For the first point, note that for a random ${s \sim \{ 0,1 \}^n}$ we have $\displaystyle \mathop{\mathbb E}_{s\sim \{ 0,1 \}^n} \sum_{i=1}^N x_t(i) \cdot \left( \mathop{\mathbb P}_{u \sim \{ 0,1 \}^n} [ C_i (u) = 1 ] - C_i (s) \right) = 0$

so there is an ${s_t}$ such that $\displaystyle \sum_{i=1}^N x_t(i) \cdot \left( \mathop{\mathbb P}_{u \sim \{ 0,1 \}^n} [ C_i (u) = 1 ] - C_i (s_t) \right) \geq 0$

For the second point we just have to inspect the definition, and for the last point we have, by construction $\displaystyle \sum_{t=1}^T f_t(x_t) \geq 0$

so the regret bound is $\displaystyle \min_{x} \sum_{t=1}^T f_t(x) \geq - {\rm Regret}_T \geq - 2 \sqrt{T\ln n}$

which, after dividing by ${T}$, is $\displaystyle \forall i : \ \ \ \frac 1T \sum_{t=1}^T \left( \mathop{\mathbb P}_{u \sim \{ 0,1 \}^n} [ C_i (u) = 1 ] - C_i (s_t) \right) \geq - 2 \sqrt{\frac {\ln n}{T}}$ $\displaystyle \forall i: \ \ \ \ \mathop{\mathbb P}_{u \sim \{ 0,1 \}^n} [ C_i (u) = 1 ] - \Pr_{s\in \{ s_1,\ldots,s_T \} } [C_i (s) = 1 ] \geq - 2 \sqrt{\frac {\ln n}{T}}$

Consider now the application of constructing a small-support distribution over ${\{ 0,1 \}^n}$ that is ${\epsilon}$-almost-pairwise-independent, meaning that if ${s}$ is a random string sampled according to this distribution, then, for every ${i,j}$, the marginal ${(s_i,s_j)}$ is ${\epsilon}$-close to the uniform distribution over ${\{ 0,1 \}^2}$ in total variation distance. This is the same thing as asking for a small-support distribution that is ${\epsilon}$-pseudorandom for all functions ${\{ 0,1 \}^n \rightarrow \{ 0,1 \}}$ that depend on only two input variables. There are only ${O(n^2)}$ such functions, so the above construction gives us a pseudorandom distribution that is uniform over a set of size ${O(\epsilon^{-2} \ln n)}$, meaning that the distribution can be sampled using ${\log\log n + 2 \log \frac 1 \epsilon + O(1)}$ random bits. Furthermore the algorithm can be implemented to run in time ${n^{O(1)} / \epsilon^2}$. The only tricky step is how to find the string ${s_t}$ at each step. For a string ${s}$, the loss ${f (x_t)}$ obtained by choosing ${s}$ as the “reference string” is a polynomial of degree 2 in the bits of ${s}$, so we can find a no-worse-than-average ${s_t}$ using the method of conditional expectations. I am not sure if there is a more standard way of doing this construction, perhaps one in which the bit ${j}$ of the ${k}$-th string in the sample space can be generated in time ${(\log n)^{O(1)}}$. The standard approach is to combine a small-bias generator with a linear family of pairwise independent hash functions, but even using Ta-Shma’s construction of small-bias generators we would not get the correct dependency on ${\epsilon}$. This framework can “derandomize Chernoff bounds” in other settings as well, such as randomized rounding of packing and covering integer linear programs, and it is basically the same thing as the method of “pessimistic estimators” described in the Motwani-Raghavan book on randomized algorithms.
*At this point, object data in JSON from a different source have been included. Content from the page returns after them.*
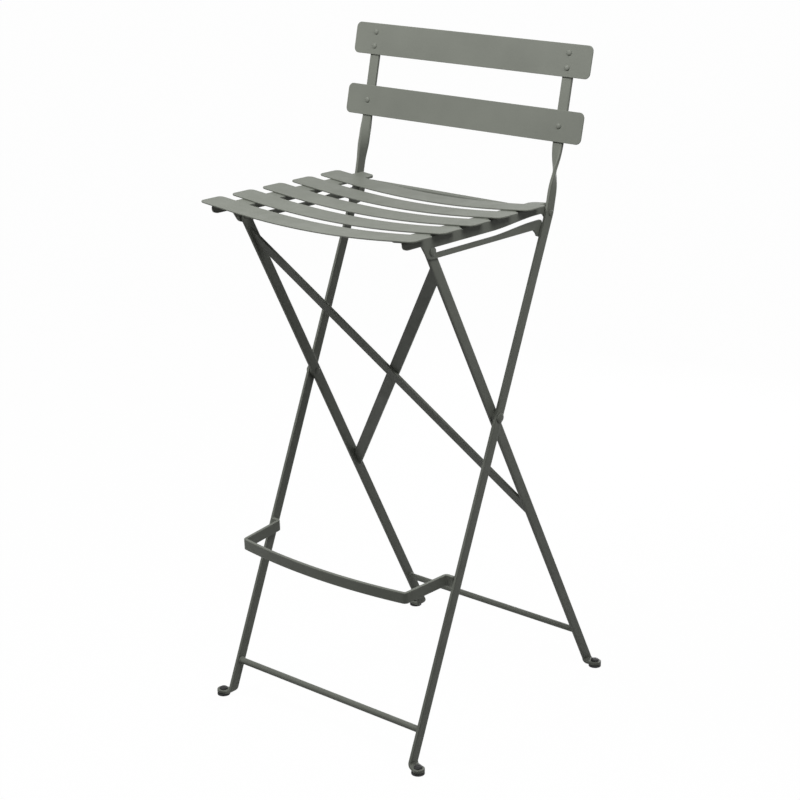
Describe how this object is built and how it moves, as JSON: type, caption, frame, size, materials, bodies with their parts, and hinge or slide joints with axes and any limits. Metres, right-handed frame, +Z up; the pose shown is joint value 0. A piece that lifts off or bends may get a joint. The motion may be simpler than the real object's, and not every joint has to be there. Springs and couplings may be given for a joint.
{
  "type": "folding bar stool",
  "caption": "Folding bar stool in flat steel bar: crossed legs, dished slatted seat on slotted rails, slatted backrest and a bowed footrest.",
  "frame": {"origin": "on the floor, under the middle of the bounding box", "axes": "+Z up, +Y towards the backrest, so the front is -Y; +X to the right as seen from the front"},
  "size_m": [0.422, 0.4604, 0.956],
  "materials": {
    "slat_coat": "satin grey-green powder coat",
    "frame_coat": "satin grey-green powder coat, the same tone",
    "rubber": "matt black"
  },
  "bodies": {
    "frame": {"post_left": "frame_coat", "glide_front_left": "rubber", "leg_pivot_rivet_left": "frame_coat", "pivot_spacer_left": "frame_coat", "back_rivet_top_left_1": "slat_coat", "back_rivet_top_left_2": "slat_coat", "back_rivet_lower_left_1": "slat_coat", "post_right": "frame_coat", "glide_front_right": "rubber", "leg_pivot_rivet_right": "frame_coat", "pivot_spacer_right": "frame_coat", "back_rivet_top_right_1": "slat_coat", "back_rivet_top_right_2": "slat_coat", "back_rivet_lower_right_1": "slat_coat", "backrest_slat_top": "slat_coat", "backrest_slat_lower": "slat_coat", "seat_hinge_rod": "frame_coat", "front_crossbar": "frame_coat", "footrest": "frame_coat"},
    "rear_legs": {"rear_leg_left": "frame_coat", "glide_rear_left": "rubber", "leg_top_rivet_left": "frame_coat", "rear_leg_right": "frame_coat", "glide_rear_right": "rubber", "leg_top_rivet_right": "frame_coat", "brace_falling": "frame_coat", "brace_rising": "frame_coat", "rear_crossbar": "frame_coat"},
    "seat": {"seat_rail_left": "slat_coat", "seat_rail_right": "slat_coat", "seat_slat_1": "slat_coat", "seat_slat_2": "slat_coat", "seat_slat_3": "slat_coat", "seat_slat_4": "slat_coat", "seat_slat_5": "slat_coat"},
    "slot_pins": {"slot_pin_left": "frame_coat", "slot_pin_right": "frame_coat"}
  },
  "joints": [
    {"name": "seat_fold", "type": "hinge", "parent": "frame", "child": "seat", "pos_m": [0, 0.07982, 0.7315], "axis": [-1, 0, 0], "range_deg": [0, 56.4]},
    {"name": "legs_fold", "type": "hinge", "parent": "frame", "child": "rear_legs", "pos_m": [0, -0.02714, 0.4634], "axis": [-1, 0, 0], "range_deg": [0, 47]},
    {"name": "pins_slide", "type": "slide", "parent": "seat", "child": "slot_pins", "axis": [0, 0.9998, 0.0184], "range_m": [0, 0.2309]}
  ],
  "couplings": [
    {"joint": "legs_fold", "follows": "seat_fold", "ratio": 0.8333},
    {"joint": "pins_slide", "follows": "seat_fold", "m_per_rad": 0.2345}
  ]
}
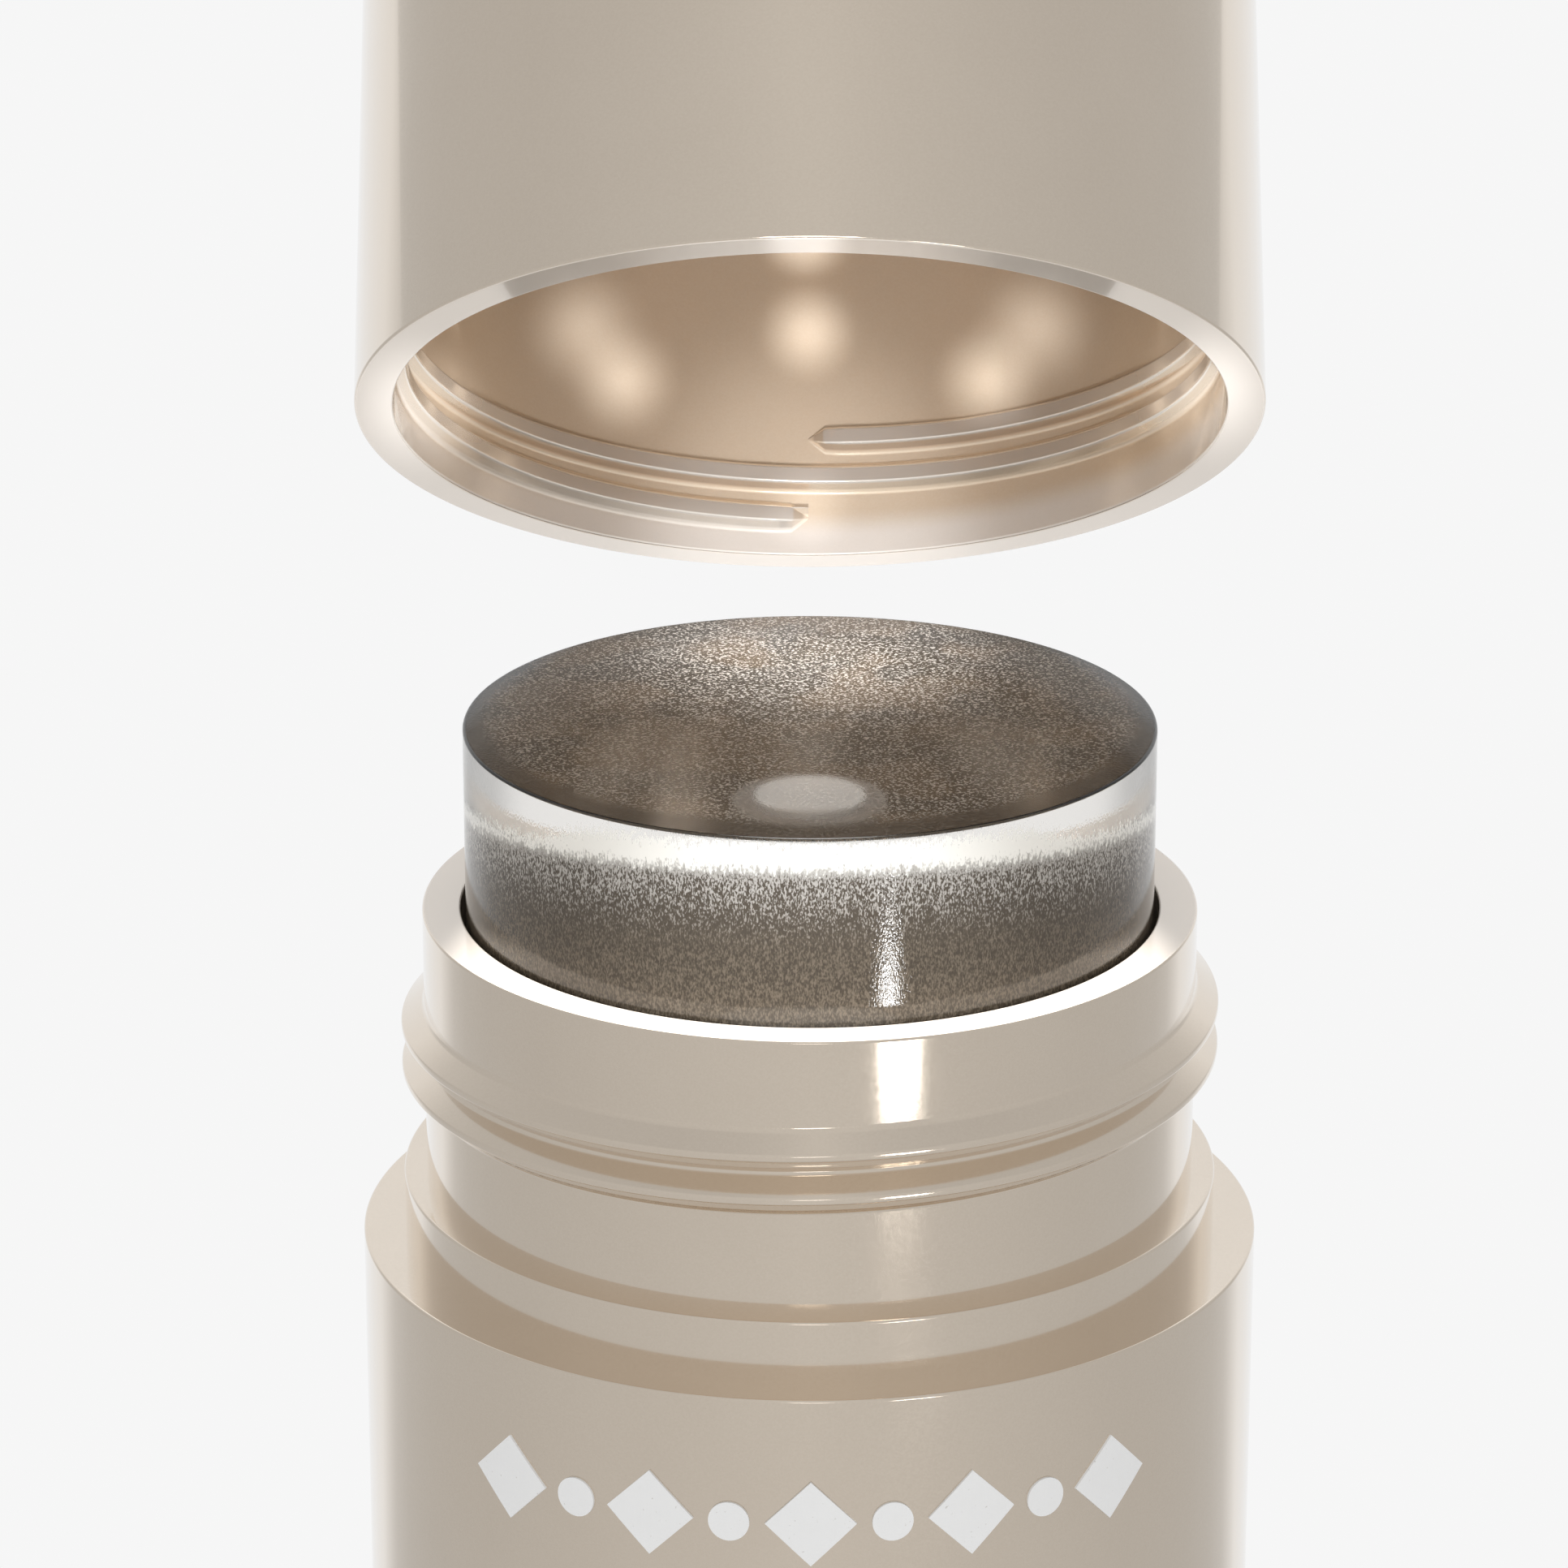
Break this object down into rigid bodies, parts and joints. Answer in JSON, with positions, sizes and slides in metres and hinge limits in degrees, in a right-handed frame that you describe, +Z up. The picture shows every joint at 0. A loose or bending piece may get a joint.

## 4 thoughts on “Online Optimization Post 2: Constructing Pseudorandom Sets”

1. In the Chernoff bound sentence, N should be log(N) (so the number of bits is loglog(N)).

2. Hello Luca,

can you please explain the averaging argument just after “dividing by T”? Specifically, I do not follow how the part $\sum_{i=1}^N x(i)$ involved in $f_t(x)$ is eliminated.

Cheers,
3. Hi Elad, the regret bound holds for every fixed distribution $x$, so I am just looking, for each $i$, at the implication of the regret bound for the cases in which $x$ gives probability 1 to i and probability 0 to the other experts.